5G: looking for the next generation wireless infrastructure: Page 3 of 3

February 12, 2015 // By Jean-Pierre Joosting
Today, there is no 5G, no standards. However, there is an idea of where the next generation wireless network would like to be in terms of performance. So called 5G networks will offer at least ten times the capacity of 4G bringing peak data rates to the device of between 1 Gbps to 10 Gbps
Also active in 5G is Anite, which is involved in the EU funded project METIS. This project aims to lay the foundation for 5G. Anite is involved in leading channel model research in this area.

The Anite-led task group within the METIS project recently published the first channel models for 5G. An essential step towards further development of candidate 5G technologies, the interim channel models were co-authored by eight METIS partners and approved by other key members for publication.

The technical requirements for 5G will be very challenging, thus testing the radio channel is even more important compared to 4G or 3G. It is expected that 5G will adapt to various radio channel conditions in a more efficient way, utilising all dimensions of the radio channel such as delay, frequency, time, location, elevation and polarization.

James Goodwin, Director of Product Management at Anite expects that more will be squeezed out of the LTE standard by improving the air interface with the use of more complex MIMO and even massive MIMO, as well as by allocating new spectrum.
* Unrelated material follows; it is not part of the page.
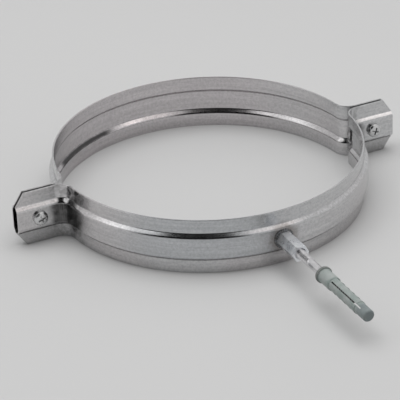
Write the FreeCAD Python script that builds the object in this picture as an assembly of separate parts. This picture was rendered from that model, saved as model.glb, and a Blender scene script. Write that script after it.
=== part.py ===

James Goodwin contends that 5G will only be addressed properly at the mmWave level with new modulation schemes. In order for this to progress it is essential that the real-world channel between the radio and mobile device are well understood. As part of the METIS project Anite is building tools to evaluate such channels with different modulation schemes and is leading channel model research in this area

For 5G to go global one key issue is the need for a unified spectrum. James Goodwin adds that with 5G it is very difficult to do a multi-frequency mobile device at 30 GHz. A lot of people are skeptical whether mmWave will be a practical answer, but mmWave is beginning to appear in Wi-Fi products and costs are expected to drop, while R&D accelerates.

Anite is also a member of Project Virtuoso, an Intel-led industry project that is researching testing environments to accelerate 4G and 5G technology development and testing. Within this project, Anite aims to enhance its Virtual Drive Testing Tools (VDT) to utilise data measured in the field to “virtually” recreate the field test environment in a laboratory.

According to Janne Kolu, Director, Channel Emulator Products at Anite, by using a variety of tools to take in-field measurements, the data collected can then be used to simulate the environment in the lab. By replaying this data in the lab it is currently possible to accurately simulate power level requirements. The next steps are to implement fast forwarding, multipath and spatial radio channel requirements. By the time the project ends in 2018 some 5G topics will have been addressed.

To conclude, for 5G to start happening a frequency plan needs to be specified followed by a definition of the air-interface. A modulation scheme will need to be adopted, as has been the case for every wireless generation. In general, 5G will need to deliver a peak data rate of round 10 Gbps with a cell edge rate of around 100 Mbps, along with latency of under 1-ms to warrant being the next generation wireless standard. This might seem a tall order, but 4G in the form of LTE and LTE-A will continue to evolve over the next few years.